Note: This is not an attempt at being perfectly correct or an exhaustive description of what is really happening. Should be just accurate enough to give you the big picture though.

I created a user called me on my machine, and a random directory in his home, with a file in it:

me@home $ pwd
/home/me/tmp
me@home $ echo hello > some_file
me@home $ ls  
some_file
me@home $ cat some_file 
hello

At this point, nothing unusual - it's just a plain directory with a plain file. I leave that session open right as it is, with its cwd inside that test directory.

As root, I create a small filesystem and mount it over /home/me/tmp.

root@home # dd if=/dev/zero of=./fs bs=1M count=10
10+0 records in
10+0 records out
10485760 bytes (10 MB) copied, 0.00467318 s, 2.2 GB/s

root@home # mkfs -t ext2 ./fs 
mke2fs 1.42.12 (29-Aug-2014)
[... snip ...]
Writing superblocks and filesystem accounting information: done

root@home # mount ./fs /home/me/tmp

I then open a new terminal as me, and look around:

me@home #2 $ cd tmp
me@home #2 $ ls
lost+found
me@home #2 $ cat some_file
cat: some_file: No such file or directory
me@home #2 $ echo bye bye > some_file
-su: some_file: Permission denied

So, that file we created is clearly not there. The lost+found directory is indicative of the root of an ext filesystem. And I lost write permission, so it's clearly not the original directory.

Back to the first me session, let's look at how it sees the world:

me@home $ echo something else > other_file

No problem writing.

me@home $ cat some_file other_file 
hello
something else

Original file is still there, new file created without issue.

Huh? What's going on?

The first session entered the directory before it was overlayed by root mounting another filesystem on it. That mount action doesn't affect the original filesystem at all. The shell process has a perfectly valid handle to the directory in the original filesystem, and can continue interacting with it. It's sort of running around beneath the carpet mount point.
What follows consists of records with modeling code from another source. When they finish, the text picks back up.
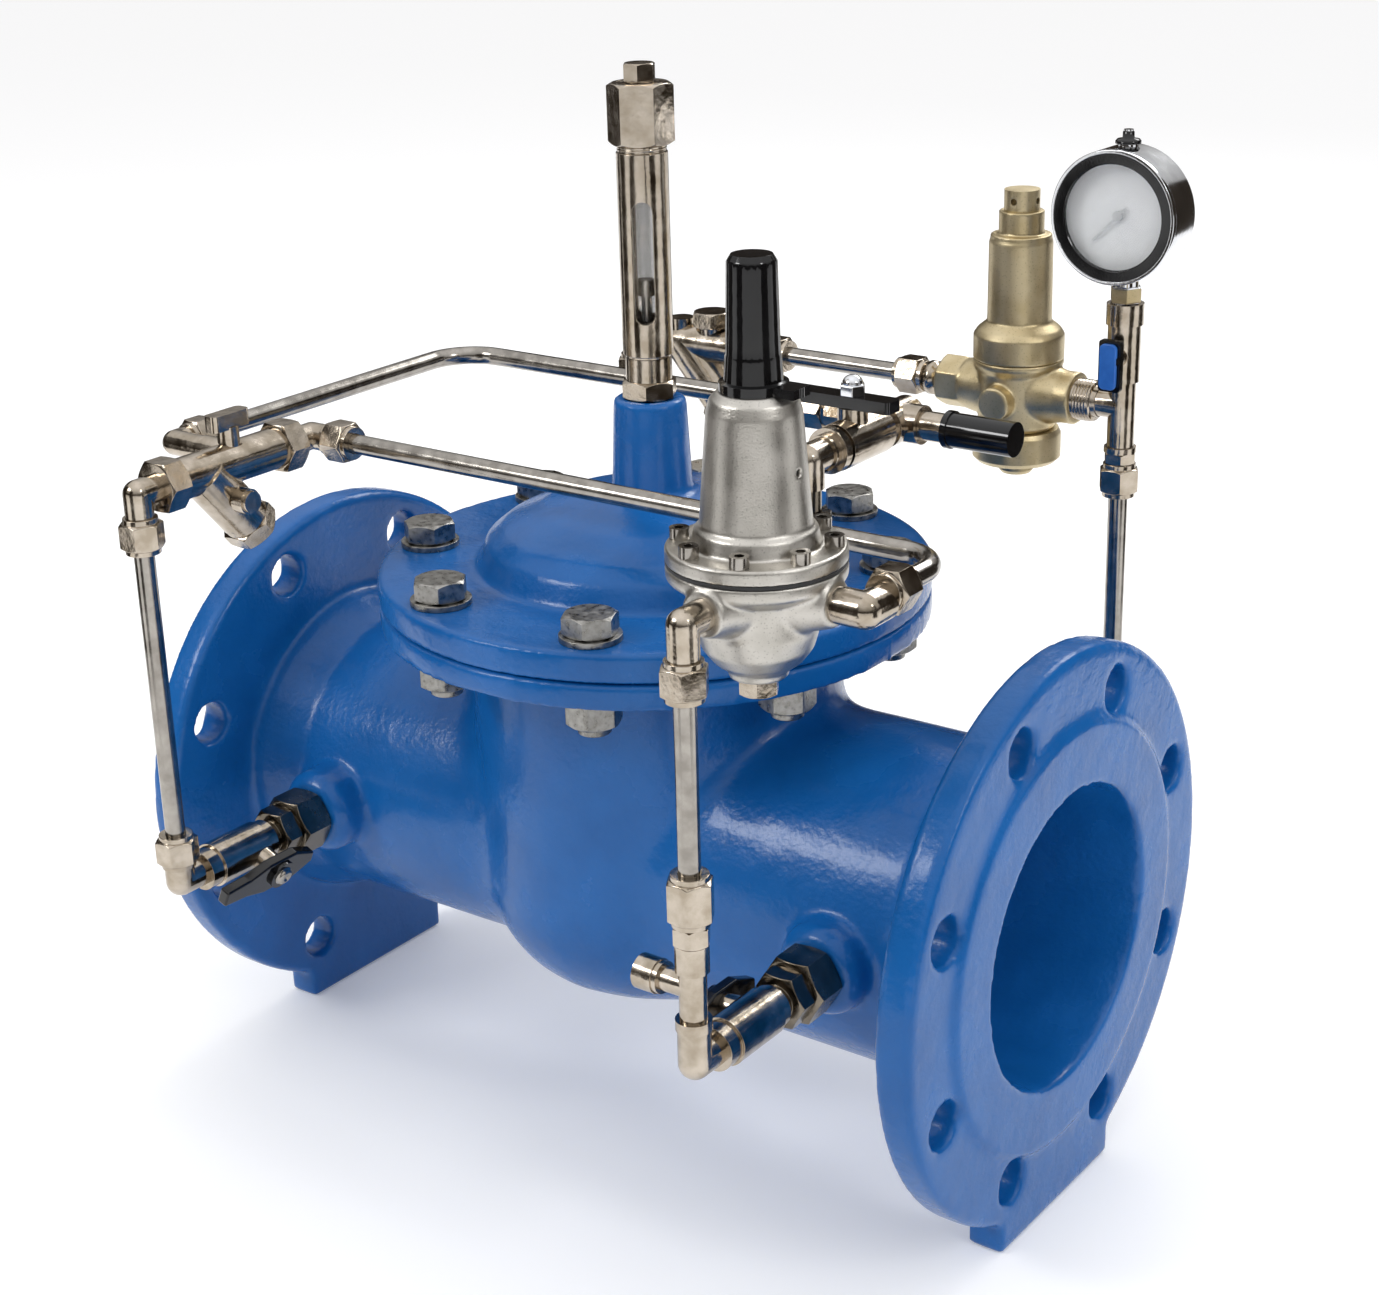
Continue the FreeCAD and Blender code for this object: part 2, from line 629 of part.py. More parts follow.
def make_pilot_adjusting_screw():
    """Setting screw, lock nut and the plate that presses on the spring."""
    shank = rod(pilot_point(0, 262), Z, 64, 5)
    lock_nut = hexagon(pilot_point(0, PILOT_TOP + 0.1), Z, 5, 13)
    plate = rod(pilot_point(0, 258.1), Z, 4, 12)
    slot = Part.makeBox(12, 1.4, 3, pilot_point(-6, 323.5) - Y * 0.7)
    return fused(shank, lock_nut, plate).cut(slot)


def make_setting_springs():
    """Setting spring of the pilot and of the reducer."""
    return [coil(PILOT, 10, 1.8, 222.1, 258, 5), coil(REDUCER, 10, 1.6, REDUCER_JOINT, 266, 5)]


def make_pilot_plug():
    """Moving plug: head in the chamber, spindle through the diaphragm, spring plate on top."""
    head = rod(pilot_point(0, 180), Z, 6, 7)
    spindle = rod(pilot_point(0, 178), Z, 218 - 178, 3)
    plate = rod(pilot_point(0, PILOT_BONNET_FOOT + 0.05), Z, 3.5, 17)
    return fused(head, spindle, plate)


def make_pilot_bottom_plug():
    plug = rod(pilot_point(0, PILOT_BOTTOM), Z, 9, PILOT_PLUG_R)
    return fused(plug, hexagon(pilot_point(0, PILOT_BOTTOM - 8), Z, 8, 16))


# ---- direct-acting reducer -----------------------------------------------------------------
def reducer_point(radius, z, axis=X):
    return REDUCER + axis * radius + Z * z


def make_reducer_body():
    barrel = turned(REDUCER, [
        (0, REDUCER_CAP_TOP), (19, REDUCER_CAP_TOP), (21, 188), (21, 216), (24, 220),
        (24, REDUCER_JOINT), (0, REDUCER_JOINT),
    ])
    left = fused(
        taper(reducer_point(12, PORT_Z, -X), -X, 18, 17, 13.5),
        hexagon(reducer_point(30, PORT_Z, -X), -X, 15, 25, turn=30),
    )
    right = fused(
        taper(reducer_point(12, PORT_Z, X), X, 16, 17, 13.8),
        rod(reducer_point(28, PORT_Z, X), X, 8, 13.8),
    )
    front = rod(reducer_point(14, PORT_Z - 2, -Y), -Y, 14, 9)
    body = fused(barrel, left, right, front)
    tools = [rod(reducer_point(-60, PORT_Z), X, 120, 5.5), rod(reducer_point(0, 180), Z, 50, 12)]
    return body.cut(tools)


def make_reducer_bottom_cap():
    outside = turned(REDUCER, [
        (0, 160), (8, 160), (9.5, 162), (9.5, 167), (21, 167), (23.5, 169.5), (23.5, 182),
        (22, REDUCER_CAP_TOP), (0, REDUCER_CAP_TOP),
    ])
    return outside.cut(rod(reducer_point(0, 175), Z, 20, 12))


def make_reducer_bonnet():
    outside = turned(REDUCER, [
        (0, REDUCER_JOINT), (24, REDUCER_JOINT), (24, 236), (22, 239), (17, 243), (16.7, 285), (16, 287),
        (16, REDUCER_TOP), (0, REDUCER_TOP),
    ])
    collar = rod(reducer_point(0, REDUCER_TOP), Z, 12, 11.8)
    outside = fused(outside, collar)
    tools = [rod(reducer_point(0, REDUCER_JOINT), Z, 58, 13), rod(reducer_point(0, 280), Z, 25, 6 + RUNNING_GAP)]
    notch = Part.makeBox(4, 3, 14, reducer_point(22.5, 223.5, -Y) - X * 2)
    return outside.cut(tools + [notch])


def make_reducer_spindle():
    head = rod(reducer_point(0, 301.05), Z, 11, 9.3)
    shank = rod(reducer_point(0, 268), Z, 33.05, 6)
    cross_hole = rod(reducer_point(-12, 306.5), X, 24, 1.8)
    second_hole = rod(reducer_point(12, 306.5, -Y), Y, 24, 1.8)
    return fused(head, shank).cut([cross_hole, second_hole])


# ---- control piping ------------------------------------------------------------------------
def make_boss_adapters():
    adapters = [boss_adapter(x, side) for x, side in tapping_places()]
    port = at(GROUP_X, COVER_PORT_Y, 0)
    stub = fused(
        rod(port + Z * (COVER_PORT_TOP - 10), Z, 10, 8),
        hexagon(port + Z * COVER_PORT_TOP, Z, 14, 22),
        rod(port + Z * (COVER_PORT_TOP + 14), Z, 12, 6.5),
    )
    adapters.append(stub.cut(rod(port + Z * 150, Z, 60, TUBE_BORE_R)))
    return adapters


def make_riser_tubes():
    """The straight lengths: four risers beside the valve and the reducer's feed."""
    def riser(x, y, low, high):
        return ring(at(x, y, low), Z, high - low, TUBE_R, TUBE_BORE_R)

    return [
        riser(INLET_X, -SIDE_Y, RISER_NUT_LOW, RISER_NUT_HIGH),
        riser(OUTLET_X, -SIDE_Y, OUTLET_TEE_TOP, OUTLET_NUT_HIGH),
        riser(REAR_INLET_X, SIDE_Y, RISER_NUT_LOW, RISER_NUT_HIGH),
        riser(REAR_OUTLET_X, SIDE_Y, RISER_NUT_LOW, REAR_TEE_LOW),
        ring(at(REAR_STRAINER_END, SIDE_Y, PORT_Z), X, FEED_END_X - REAR_STRAINER_END, TUBE_R, TUBE_BORE_R),
    ]


def make_supply_tube():
    return bent_tube([
        at(SUPPLY_START_X, SUPPLY_Y, PORT_Z),
        at(SUPPLY_END_X, SUPPLY_Y, PORT_Z),
        at(SUPPLY_END_X, SUPPLY_NUT_Y, PORT_Z),
    ], 20)


def make_control_tube():
    return bent_tube([
        at(CONTROL_X, CONTROL_START_Y, CONTROL_Z),
        at(CONTROL_X, CONTROL_Y, CONTROL_Z),
        at(CONTROL_END_X, CONTROL_Y, CONTROL_Z),
    ], 26)


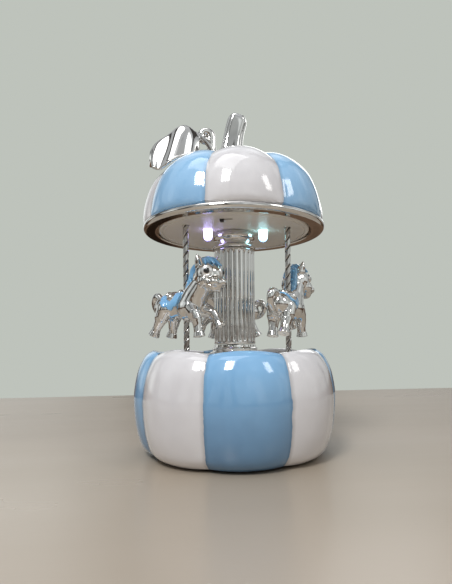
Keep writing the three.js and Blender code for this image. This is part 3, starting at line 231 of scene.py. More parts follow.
def painted_lobes(name, blue_first, low, high, blue_shaded_below, blue_above):
    """Ceramic glaze over paint that changes colour in every crease, a little unevenly by hand. The blue holds painted
    shade, darker towards the bottom, and every crease holds a thin line of painted shade.
    """
    made = surface(name, glaze_white, 0.09, coat=0.6, second=(0.74, 0.725, 0.745), patch=38, rough_by=0.045,
                   dents=0.55, dent_size=46, grain=0.012, grain_size=1500)
    nodes, link = made.node_tree.nodes, made.node_tree.links.new

    def sum_of(kind, a, b=None, c=None):
        n = nodes.new("ShaderNodeMath")
        n.operation = kind
        for socket, value in zip(n.inputs, (a, b, c)):
            if value is None:
                continue
            if isinstance(value, (int, float)):
                socket.default_value = value
            else:
                link(value, socket)
        return n.outputs[0]

    split = nodes.new("ShaderNodeSeparateXYZ")
    link(nodes["Texture Coordinate"].outputs["Object"], split.inputs[0])
    x, y, z = split.outputs
    turn = sum_of("ARCTAN2", x, sum_of("MULTIPLY", y, -1.0))
    hand = nodes.new("ShaderNodeTexNoise")
    hand.inputs["Scale"].default_value = 130
    link(nodes["Texture Coordinate"].outputs["Object"], hand.inputs["Vector"])
    wander = sum_of("MULTIPLY_ADD", hand.outputs["Fac"], 0.05, -0.025)
    lobe = sum_of("ADD", sum_of("MULTIPLY_ADD", turn, lobes / (2 * pi), 0.5), wander)
    odd = sum_of("FLOORED_MODULO", sum_of("FLOOR", lobe), 2.0)
    part = sum_of("FRACT", lobe)
    crease = sum_of("MINIMUM", part, sum_of("SUBTRACT", 1.0, part))

    # painted shade: the blue darkens towards the bottom, in blotches from the noise below
    shade_fade = nodes.new("ShaderNodeMapRange")
    shade_fade.inputs["From Min"].default_value, shade_fade.inputs["From Max"].default_value = low * mm, high * mm
    link(z, shade_fade.inputs["Value"])
    blue = nodes.new("ShaderNodeMix")
    blue.data_type = "RGBA"
    blue.inputs[6].default_value, blue.inputs[7].default_value = (*blue_shaded_below, 1), (*blue_above, 1)
    cloud = nodes.new("ShaderNodeTexNoise")
    cloud.inputs["Scale"].default_value = 60
    link(nodes["Texture Coordinate"].outputs["Object"], cloud.inputs["Vector"])
    link(sum_of("MULTIPLY_ADD", cloud.outputs["Fac"], 0.5, sum_of("SUBTRACT", shade_fade.outputs["Result"], 0.25)),
         blue.inputs[0])
    pair = nodes.new("ShaderNodeMix")
    pair.data_type = "RGBA"
    first, other = (blue.outputs[2], nodes["colour"].outputs[2])
    if not blue_first:
        first, other = other, first
    link(odd, pair.inputs[0])
    link(first, pair.inputs[6])
    link(other, pair.inputs[7])
    # painted shade: each crease is darkened to 72% in a thin line
    crease_shade = nodes.new("ShaderNodeMapRange")
    crease_shade.inputs["From Max"].default_value = 0.05
    crease_shade.inputs["To Min"].default_value, crease_shade.inputs["To Max"].default_value = 0.72, 1.0
    link(crease, crease_shade.inputs["Value"])
    deep = nodes.new("ShaderNodeMix")
    deep.data_type, deep.blend_type = "RGBA", "MULTIPLY"
    deep.inputs[0].default_value = 1.0
    link(pair.outputs[2], deep.inputs[6])
    link(crease_shade.outputs["Result"], deep.inputs[7])
    link(deep.outputs[2], nodes["Principled BSDF"].inputs["Base Color"])
    return made


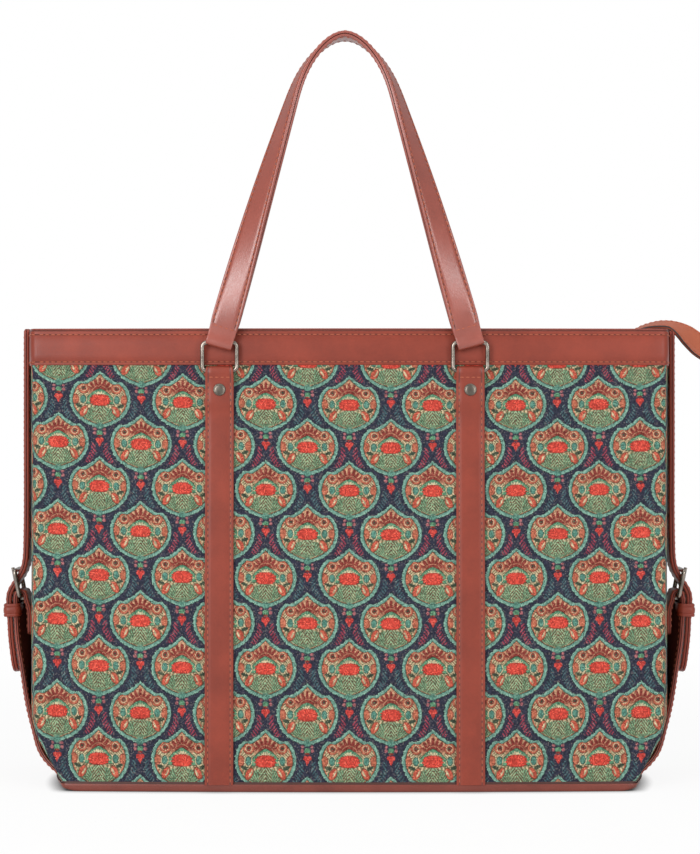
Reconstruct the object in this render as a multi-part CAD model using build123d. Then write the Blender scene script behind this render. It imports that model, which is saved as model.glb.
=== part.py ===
from build123d import *
import math
import os

# A zip-top tote bag of printed jute canvas with leather trim, in millimetres.
# X runs across the front, the front faces -Y, Z is up and the bag stands on Z = 0.

# Bag body
bag_height = 301.0            # floor to the top edge of the leather bands
half_depth_base = 55.0        # middle of the bag to the front canvas, at the floor
half_depth_top = 45.0         # the same at the top edge
crown_radius = 4250.0         # gentle swell of the front and back canvas
middle_half_width = 213.0     # to the gusset canvas, halfway between front and back
panel_half_width = 204.5      # to the gusset canvas, at the front and back panels
panel_half_depth = 50.0       # depth at which panel_half_width is measured
middle_corner_radius = 48.0   # lower corner, halfway between front and back
panel_corner_radius = 50.0    # lower corner of the front and back panels
canvas_thickness = 1.6

# Leather trim
band_height = 24.0            # leather band round the top edge
band_thickness = 1.4
band_turn_in = 14.0           # the band folds over the edge and this far down inside
seam_inset = 10.0             # canvas seam, in from the start of the lower corner
base_lip_height = 5.5         # base leather turned up over the panels
base_leather_thickness = 1.6
base_trim = 0.1               # shaved off the underside, so that the base stands flat
board_thickness = 2.5
board_margin = 6.0

# Straps sewn down the panels, folded at the top round a ring and riveted
strap_width = 18.6
strap_thickness = 2.0
strap_spacing = 163.2         # between the two straps of one side
strap_shift = -2.8            # the pair sits this far off the middle
loop_width = 16.6             # leather round a ring's bar, between the ring's corners
loop_thickness = 1.6
fold_length = 27.0            # the strap is double from its loop down to here
fold_ramp = 6.0               # and thins to one layer over this length
fold_thickness = 3.9
ring_wire = 2.8
ring_width = 25.2
ring_height = 21.0
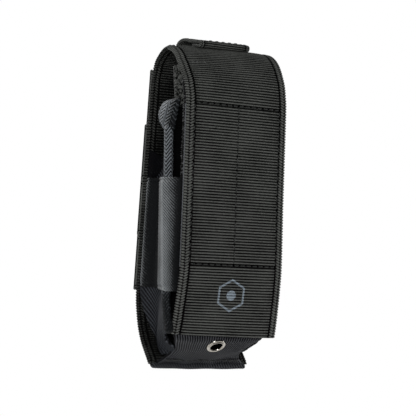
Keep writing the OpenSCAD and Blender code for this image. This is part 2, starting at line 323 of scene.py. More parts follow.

The second session entered the directory after the mount was laid down. So it sees the new, empty filesystem. And the sysadmin borked the permissions, so it can't use the requested space... lets fix that.

root@home # chown me:users /home/me/tmp
me@home #2 $ echo bye bye > some_file
me@home #2 $ ls 
lost+found  some_file
me@home #2 $ cat some_file 
bye bye

Can session 1 escape from under the rug? (It's getting musty.)

Sure! If session 1 moves back up the filesystem tree out of the mount, it will lose that handle to the inside and will follow the mount like everyone else.

me@home $ cd
me@home $ pwd
/home/me
me@home $ cd tmp
me@home $ cat some_file other_file
bye bye
cat: other_file: No such file or directory

Same view as session #2, we're back to normal.

But how do you know the files didn't disappear? No one's looking anymore!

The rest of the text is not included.